By Trevor Hunnicutt
NEW YORK (Reuters) – U.S. fund investors are warming to the stock market again.
Domestic equity funds took in cash for the first time in four weeks, according to the Investment Company Institute (ICI), as caution toward the markets has once again given way to risk taking.
Some $6.4 billion surged into the domestic-stock investment products in the week ended Feb. 28, according to the trade group for mutual funds and exchange-traded funds (ETFs). Overall, equity funds took in $11.7 billion, helped by a 65th straight week of net inflows for funds focused abroad.
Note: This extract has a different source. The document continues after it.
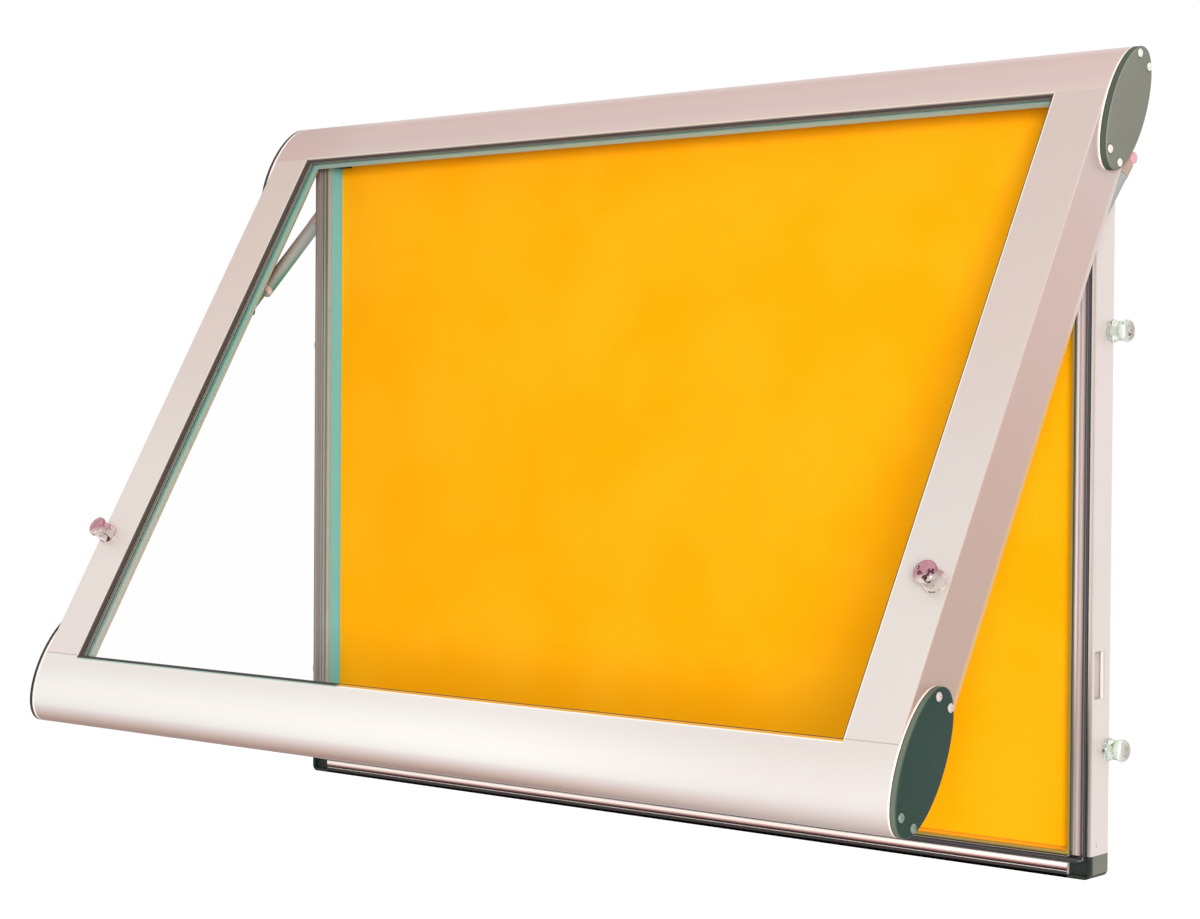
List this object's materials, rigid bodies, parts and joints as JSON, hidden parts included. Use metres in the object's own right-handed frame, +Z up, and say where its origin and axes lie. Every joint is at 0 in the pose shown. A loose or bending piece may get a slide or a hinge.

U.S. fund investors wary of rising interest rates and inflation had avoided stocks in their home market during previous weeks.
Those concerns have since ebbed and been replaced by the bogeyman of the United States imposing hefty steel and aluminum tariffs and touching off a global trade war. ()
That and the withdrawal of monetary policy stimulus are reasons to be cautious around U.S. stocks, which, according to Astoria Portfolio Advisors LLC founder John Davi, remain expensive relative to alternatives.
“Why do you want to own U.S. equities when emerging markets are so much cheaper, Japan is so much cheaper,” said Davi.
“Bonds are incredibly expensive and crowded. Commodities are the cheapest asset class out there.”
Debt funds grabbed $5.2 billion, the most in three weeks, while commodity funds such as those invested in gold pulled in $278 million, according to ICI.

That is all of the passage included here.